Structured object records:
====
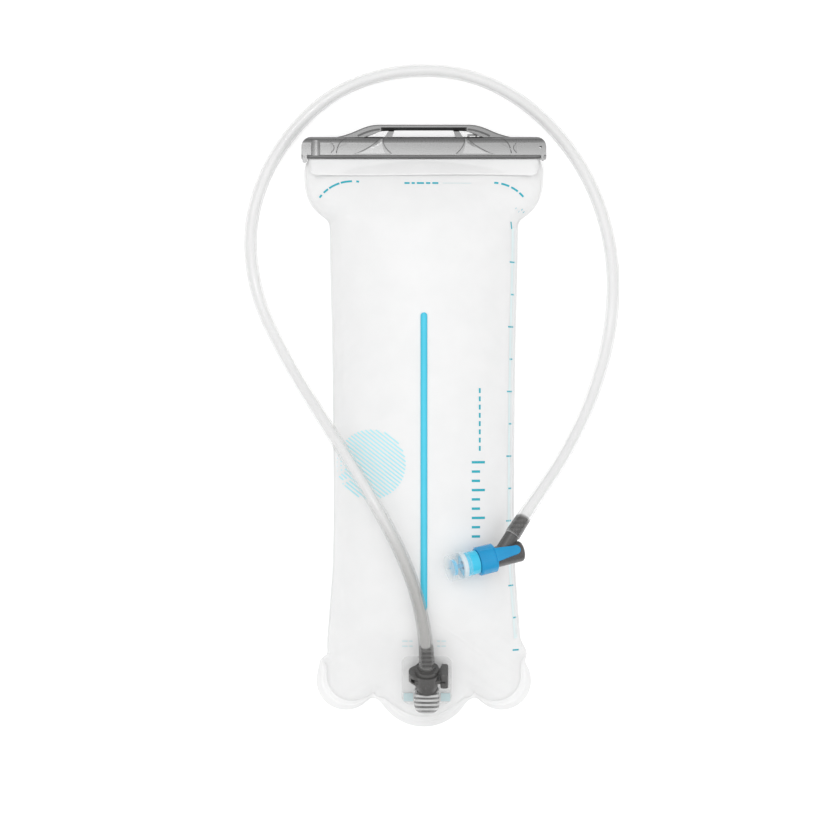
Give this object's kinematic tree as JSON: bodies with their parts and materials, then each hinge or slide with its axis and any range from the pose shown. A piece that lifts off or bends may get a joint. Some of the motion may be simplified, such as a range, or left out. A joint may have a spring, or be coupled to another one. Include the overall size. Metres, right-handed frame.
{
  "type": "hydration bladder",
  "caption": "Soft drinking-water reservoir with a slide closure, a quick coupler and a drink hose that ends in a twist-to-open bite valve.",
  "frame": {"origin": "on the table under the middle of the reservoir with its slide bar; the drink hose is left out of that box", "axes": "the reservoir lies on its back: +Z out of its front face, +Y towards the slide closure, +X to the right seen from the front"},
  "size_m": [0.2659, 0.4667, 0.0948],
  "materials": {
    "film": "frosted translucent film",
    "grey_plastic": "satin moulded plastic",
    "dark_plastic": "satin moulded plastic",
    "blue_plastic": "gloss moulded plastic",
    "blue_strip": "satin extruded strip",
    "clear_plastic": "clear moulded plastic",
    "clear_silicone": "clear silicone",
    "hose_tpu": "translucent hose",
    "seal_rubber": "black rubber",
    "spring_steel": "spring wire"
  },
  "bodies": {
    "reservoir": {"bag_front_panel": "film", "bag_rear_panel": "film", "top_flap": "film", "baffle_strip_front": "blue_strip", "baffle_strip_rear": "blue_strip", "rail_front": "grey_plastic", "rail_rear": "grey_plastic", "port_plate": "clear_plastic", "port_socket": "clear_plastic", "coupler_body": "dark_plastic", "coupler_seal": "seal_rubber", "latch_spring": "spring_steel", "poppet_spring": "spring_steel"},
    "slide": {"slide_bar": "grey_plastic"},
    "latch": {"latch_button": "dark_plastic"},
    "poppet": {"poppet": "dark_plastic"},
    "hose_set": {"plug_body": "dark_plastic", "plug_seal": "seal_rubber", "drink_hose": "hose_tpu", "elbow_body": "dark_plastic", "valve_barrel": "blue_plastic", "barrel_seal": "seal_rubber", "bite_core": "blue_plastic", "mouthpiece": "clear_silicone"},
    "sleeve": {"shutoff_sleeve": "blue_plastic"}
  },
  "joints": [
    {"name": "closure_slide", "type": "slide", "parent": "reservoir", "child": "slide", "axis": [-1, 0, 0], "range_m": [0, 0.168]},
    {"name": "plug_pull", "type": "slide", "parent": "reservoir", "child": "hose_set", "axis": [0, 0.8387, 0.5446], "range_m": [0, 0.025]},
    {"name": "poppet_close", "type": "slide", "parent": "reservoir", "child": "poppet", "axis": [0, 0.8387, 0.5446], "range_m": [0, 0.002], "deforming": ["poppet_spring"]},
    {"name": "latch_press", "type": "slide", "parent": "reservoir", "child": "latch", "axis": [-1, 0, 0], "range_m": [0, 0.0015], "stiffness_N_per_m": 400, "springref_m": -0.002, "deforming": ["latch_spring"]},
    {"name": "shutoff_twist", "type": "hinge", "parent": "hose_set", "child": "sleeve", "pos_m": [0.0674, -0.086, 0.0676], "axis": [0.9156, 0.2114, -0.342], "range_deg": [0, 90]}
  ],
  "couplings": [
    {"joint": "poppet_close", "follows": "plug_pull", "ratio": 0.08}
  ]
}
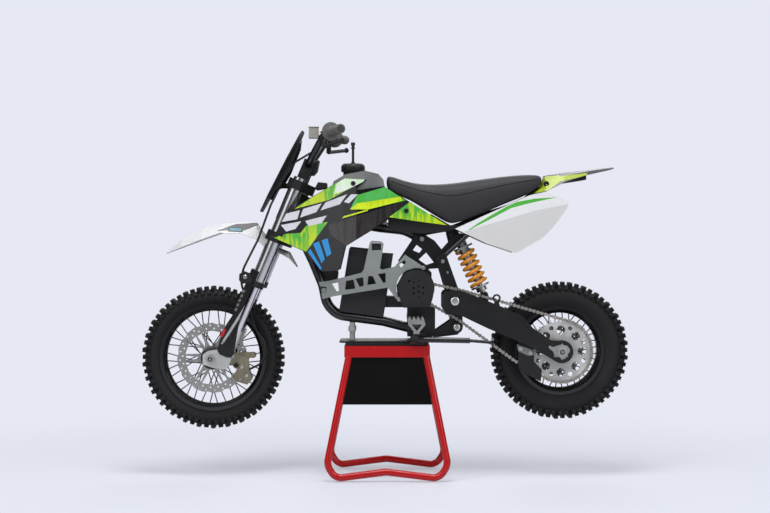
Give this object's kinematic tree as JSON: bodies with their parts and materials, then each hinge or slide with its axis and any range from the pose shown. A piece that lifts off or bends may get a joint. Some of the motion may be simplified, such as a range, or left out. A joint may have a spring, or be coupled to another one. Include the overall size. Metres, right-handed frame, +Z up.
====
EXERCISE REQUIREMENTS:
Return all of the entries exactly as they were supplied.

SOLVED EXERCISE:
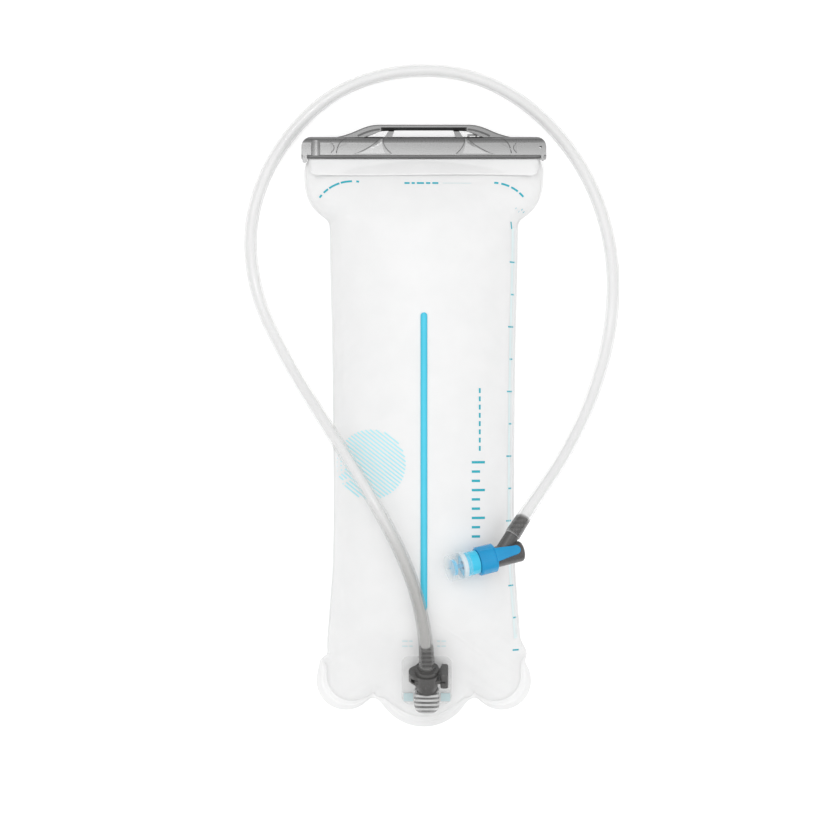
Give this object's kinematic tree as JSON: bodies with their parts and materials, then each hinge or slide with its axis and any range from the pose shown. A piece that lifts off or bends may get a joint. Some of the motion may be simplified, such as a range, or left out. A joint may have a spring, or be coupled to another one. Include the overall size. Metres, right-handed frame.
{
  "type": "hydration bladder",
  "caption": "Soft drinking-water reservoir with a slide closure, a quick coupler and a drink hose that ends in a twist-to-open bite valve.",
  "frame": {"origin": "on the table under the middle of the reservoir with its slide bar; the drink hose is left out of that box", "axes": "the reservoir lies on its back: +Z out of its front face, +Y towards the slide closure, +X to the right seen from the front"},
  "size_m": [0.2659, 0.4667, 0.0948],
  "materials": {
    "film": "frosted translucent film",
    "grey_plastic": "satin moulded plastic",
    "dark_plastic": "satin moulded plastic",
    "blue_plastic": "gloss moulded plastic",
    "blue_strip": "satin extruded strip",
    "clear_plastic": "clear moulded plastic",
    "clear_silicone": "clear silicone",
    "hose_tpu": "translucent hose",
    "seal_rubber": "black rubber",
    "spring_steel": "spring wire"
  },
  "bodies": {
    "reservoir": {"bag_front_panel": "film", "bag_rear_panel": "film", "top_flap": "film", "baffle_strip_front": "blue_strip", "baffle_strip_rear": "blue_strip", "rail_front": "grey_plastic", "rail_rear": "grey_plastic", "port_plate": "clear_plastic", "port_socket": "clear_plastic", "coupler_body": "dark_plastic", "coupler_seal": "seal_rubber", "latch_spring": "spring_steel", "poppet_spring": "spring_steel"},
    "slide": {"slide_bar": "grey_plastic"},
    "latch": {"latch_button": "dark_plastic"},
    "poppet": {"poppet": "dark_plastic"},
    "hose_set": {"plug_body": "dark_plastic", "plug_seal": "seal_rubber", "drink_hose": "hose_tpu", "elbow_body": "dark_plastic", "valve_barrel": "blue_plastic", "barrel_seal": "seal_rubber", "bite_core": "blue_plastic", "mouthpiece": "clear_silicone"},
    "sleeve": {"shutoff_sleeve": "blue_plastic"}
  },
  "joints": [
    {"name": "closure_slide", "type": "slide", "parent": "reservoir", "child": "slide", "axis": [-1, 0, 0], "range_m": [0, 0.168]},
    {"name": "plug_pull", "type": "slide", "parent": "reservoir", "child": "hose_set", "axis": [0, 0.8387, 0.5446], "range_m": [0, 0.025]},
    {"name": "poppet_close", "type": "slide", "parent": "reservoir", "child": "poppet", "axis": [0, 0.8387, 0.5446], "range_m": [0, 0.002], "deforming": ["poppet_spring"]},
    {"name": "latch_press", "type": "slide", "parent": "reservoir", "child": "latch", "axis": [-1, 0, 0], "range_m": [0, 0.0015], "stiffness_N_per_m": 400, "springref_m": -0.002, "deforming": ["latch_spring"]},
    {"name": "shutoff_twist", "type": "hinge", "parent": "hose_set", "child": "sleeve", "pos_m": [0.0674, -0.086, 0.0676], "axis": [0.9156, 0.2114, -0.342], "range_deg": [0, 90]}
  ],
  "couplings": [
    {"joint": "poppet_close", "follows": "plug_pull", "ratio": 0.08}
  ]
}
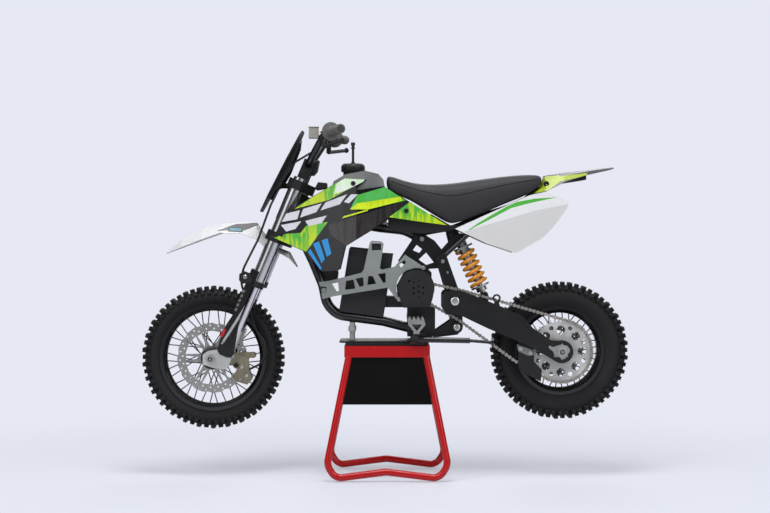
Give this object's kinematic tree as JSON: bodies with their parts and materials, then each hinge or slide with its axis and any range from the pose shown. A piece that lifts off or bends may get a joint. Some of the motion may be simplified, such as a range, or left out. A joint may have a spring, or be coupled to another one. Include the overall size. Metres, right-handed frame, +Z up.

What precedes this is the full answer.